December 18, 2015

WHAT SHALL WE DO WITH THE SURPLUS:

A New Era of Health-Care Innovation (Joseph Jimenez, 12/18/15, Project Syndicate)

The new wave of innovation is attributable to three key factors: the ability to personalize therapy, the capacity to get treatments to market faster, and improved engagement with patients.

First, major advances in our knowledge of genomics - specifically, the way diseases manifest and develop in the body at the genetic level - are improving our ability to target illness at each stage and improve the patient experience. Genetic markers, for example, can indicate which patients are likely to benefit from a drug, thereby improving outcomes while allowing patients to avoid potentially painful side effects of treatments that are unlikely to work.

For early-stage breast cancer patients, genetic markers show whether chemotherapy is likely to have an impact, or if hormone therapy alone is the better option. A new lung cancer drug developed by my company, Novartis, is effective only in patients with non-small-cell lung cancer who have a particular genetic mutation.

The use of genomic expertise to improve health care is just beginning. One promising area of investigation is CRISPR - a cutting-edge tool that could allow us to delete, repair, or replace the genes that cause disease. As our understanding of the characteristics of a particular patient's illness becomes increasingly precise, treatment will become increasingly effective and will reduce the risk of side effects.

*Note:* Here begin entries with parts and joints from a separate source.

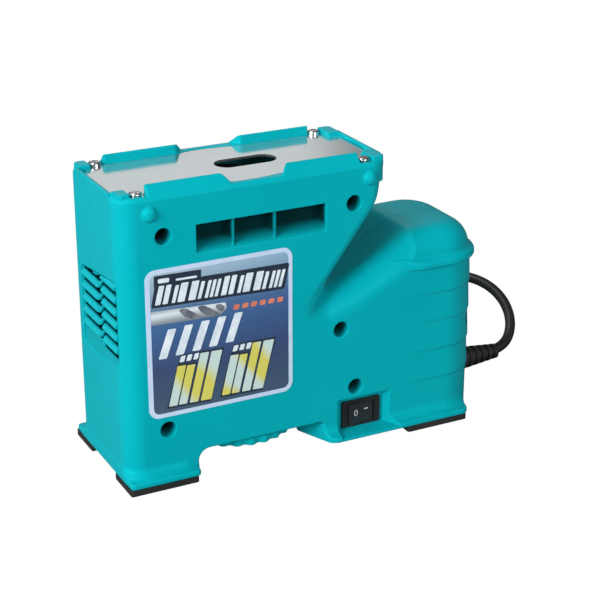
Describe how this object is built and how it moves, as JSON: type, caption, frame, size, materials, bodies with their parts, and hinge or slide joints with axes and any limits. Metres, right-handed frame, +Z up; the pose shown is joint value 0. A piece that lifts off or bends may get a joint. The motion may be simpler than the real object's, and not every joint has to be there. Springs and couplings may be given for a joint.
{
  "type": "drill bit sharpener",
  "caption": "Bench drill bit sharpener with a tall teal plastic body, steel guide plate with an oval bit slot, motor housing, rocker switch, rubber feet and mains cord.",
  "frame": {"origin": "centre of the four rubber feet, on the floor", "axes": "+X from the tall grinding end towards the motor and cord end, +Y from the labelled front towards the back, +Z up"},
  "size_m": [0.3133, 0.1462, 0.1895],
  "materials": {
    "teal_plastic": "satin moulded",
    "steel_plate": "satin",
    "screw_steel": "bright zinc",
    "black_rubber": "matte",
    "label_print": "printed film",
    "black_plastic": "fine grain",
    "brass": "plain",
    "lamination": "stacked sheet",
    "copper_wire": "enamelled",
    "cast_alloy": "die cast",
    "ground_steel": "ground",
    "bearing_steel": "polished",
    "white_plastic": "moulded",
    "carbon": "pressed graphite",
    "belt_rubber": "woven back",
    "diamond_grit": "coated grit",
    "blue_film": "dipped",
    "wire_sheath": "pvc"
  },
  "bodies": {
    "housing": {"front_shell": "teal_plastic", "rear_shell": "teal_plastic", "guide_plate": "steel_plate", "plate_screws": "screw_steel", "case_screws": "screw_steel", "corner_screw": "screw_steel", "rubber_feet": "black_rubber", "face_label": "label_print", "switch_body": "black_plastic", "switch_terminals": "brass", "adjuster_bush": "brass", "spindle_bracket": "cast_alloy", "motor_bottom_bearing": "bearing_steel", "motor_top_bearing": "bearing_steel", "motor_stator": "lamination", "field_coils": "copper_wire", "motor_bottom_bracket": "cast_alloy", "motor_top_bracket": "cast_alloy", "motor_bolts": "screw_steel", "brush_holders": "brass", "carbon_brushes": "carbon", "drive_belt": "belt_rubber", "cord_boot": "black_rubber", "power_cord": "black_rubber", "plug_body": "black_rubber", "plug_pins": "brass", "cord_clamp": "white_plastic", "clamp_screws": "screw_steel", "capacitor": "blue_film", "lead_wires": "wire_sheath"},
    "rocker": {"switch_rocker": "black_plastic"},
    "rotor": {"motor_shaft": "ground_steel", "motor_pulley": "cast_alloy", "cooling_fan": "white_plastic", "armature_core": "lamination", "armature_windings": "copper_wire", "commutator": "copper_wire"},
    "quill": {"spindle_quill": "ground_steel", "spindle_bottom_bearing": "bearing_steel", "spindle_top_bearing": "bearing_steel"},
    "spindle": {"grinding_spindle": "ground_steel", "spindle_pulley": "cast_alloy", "wheel_hub": "cast_alloy", "diamond_rim": "diamond_grit", "wheel_nut": "screw_steel"},
    "knob": {"height_knob": "teal_plastic", "thrust_ball": "bearing_steel"}
  },
  "joints": [
    {"name": "rocker_hinge", "type": "hinge", "parent": "housing", "child": "rocker", "pos_m": [0.0441, -0.0344, 0.017], "axis": [0, 0, 1], "range_deg": [-14, 0]},
    {"name": "rotor_spin", "type": "hinge", "parent": "housing", "child": "rotor", "pos_m": [0.092, 0, 0.08], "axis": [0, 0, 1], "continuous": true},
    {"name": "quill_slide", "type": "slide", "parent": "housing", "child": "quill", "axis": [0, 0, 1], "range_m": [-0.001, 0]},
    {"name": "spindle_spin", "type": "hinge", "parent": "quill", "child": "spindle", "pos_m": [-0.029, 0, 0.106], "axis": [0, 0, 1], "continuous": true},
    {"name": "knob_turn", "type": "hinge", "parent": "quill", "child": "knob", "pos_m": [-0.029, 0, 0.014], "axis": [0, 0, 1], "range_deg": [-360, 0]}
  ],
  "couplings": [
    {"joint": "spindle_spin", "follows": "rotor_spin", "ratio": 0.6},
    {"joint": "knob_turn", "follows": "quill_slide", "rad_per_m": 6283}
  ]
}
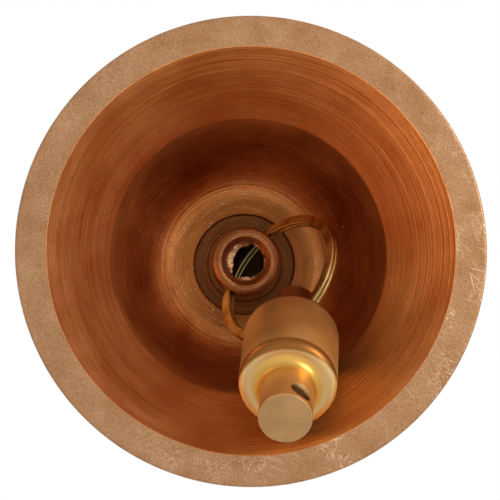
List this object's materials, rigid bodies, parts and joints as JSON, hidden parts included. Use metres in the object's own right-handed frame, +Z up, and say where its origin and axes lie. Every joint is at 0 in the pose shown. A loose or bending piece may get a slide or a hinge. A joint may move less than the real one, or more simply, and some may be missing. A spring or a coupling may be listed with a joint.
{
  "type": "bell",
  "caption": "Turned metal bell with a thick flat lip and a round-shouldered clapper hung on a split ring from a hollow cross-drilled stud, with an eye on the crown to hang it by.",
  "frame": {"origin": "centre of the bore of the hanging eye, on the bell axis", "axes": "+Z runs up along the bell axis out of the crown, so the mouth faces -Z; +X runs along the eye bore; the clapper leans towards +Y"},
  "size_m": [0.1, 0.1, 0.1198],
  "materials": {
    "bell_shell": "turned bronze, ground lip",
    "crown_stud": "turned, dull",
    "seat_washer": "dull, stained",
    "crown_washer": "satin",
    "crown_nut": "satin",
    "lock_nut": "satin",
    "hanging_eye": "satin",
    "split_ring": "dull olive brass",
    "clapper": "satin turned"
  },
  "bodies": {
    "bell": {"bell_shell": "bell_shell", "crown_stud": "crown_stud", "seat_washer": "seat_washer", "crown_washer": "crown_washer", "crown_nut": "crown_nut", "lock_nut": "lock_nut", "hanging_eye": "hanging_eye"},
    "ring": {"split_ring": "split_ring"},
    "clapper": {"clapper": "clapper"}
  },
  "joints": [
    {"name": "ring_swing", "type": "hinge", "parent": "bell", "child": "ring", "pos_m": [0, 0, -0.0423], "axis": [0.5821, -0.8131, 0], "range_deg": [-34, 0]},
    {"name": "clapper_swing", "type": "hinge", "parent": "ring", "child": "clapper", "pos_m": [0.01002, 0.0143, -0.06539], "axis": [-0.7302, 0.5826, 0.3569], "range_deg": [0, 16]}
  ]
}
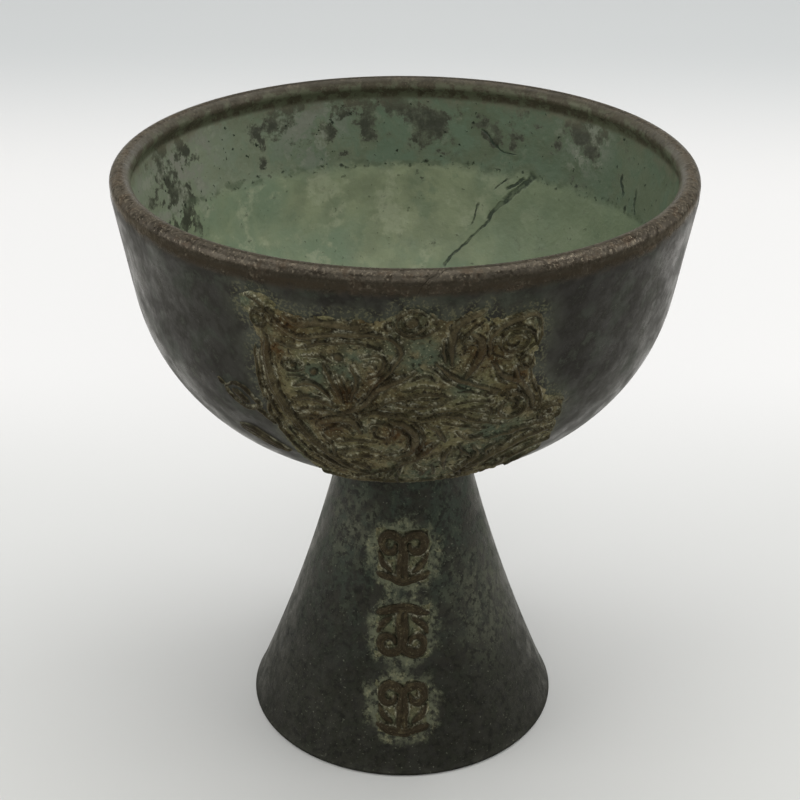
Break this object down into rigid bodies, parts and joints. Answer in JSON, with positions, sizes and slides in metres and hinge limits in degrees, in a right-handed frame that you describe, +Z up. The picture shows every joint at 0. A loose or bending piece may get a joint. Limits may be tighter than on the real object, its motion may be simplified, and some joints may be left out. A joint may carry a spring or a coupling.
{
  "type": "footed wine cup",
  "caption": "Small cast bronze cup: deep round bowl with a rolled lip on a hollow trumpet foot, with a low dragon relief on its front.",
  "frame": {"origin": "centre of the foot's base, on the surface that the cup stands on", "axes": "+Z up along the cup's axis, the dragon relief faces -Y, +X to the right when looking at the relief"},
  "size_m": [0.075, 0.075, 0.0827],
  "materials": {
    "bowl_bronze": "dark patinated cast bronze, worn brown on the lip, olive inside",
    "foot_bronze": "dark patinated cast bronze with olive and green patches",
    "relief_bronze": "brown cast bronze with grey-green corrosion in the recesses",
    "braze_metal": "brass filler metal, tarnished"
  },
  "bodies": {
    "root": {"bowl": "bowl_bronze", "foot": "foot_bronze", "braze_ring": "braze_metal", "dragon_relief": "relief_bronze", "foot_ornament_lower": "relief_bronze", "foot_ornament_middle": "relief_bronze", "foot_ornament_upper": "relief_bronze"}
  },
  "joints": []
}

Moreover, advances in our understanding of disease are boosting the efficiency of the drug development process, making it possible to bring new innovations to market faster. For example, genetic testing is being used to pre-select participants for clinical trials, cutting recruitment times. With this approach, research can begin in as little as three weeks, compared to the 34 weeks, on average, for a standard trial. Add to that our ability to analyze data more quickly, and to make more precise decisions about dosing, and the clinical trial timeframe shrinks considerably.

Finally, real-time data and emerging technology tools have the potential to improve patient engagement and adherence, especially among those with chronic conditions caused by non-communicable diseases (NCDs). As the world's population ages, the incidence of NCDs is expected to rise, accounting for 52 million deaths annually by 2030. More than 80% of NCD deaths are the result of chronic conditions such as cardiovascular and respiratory diseases, cancer, and diabetes.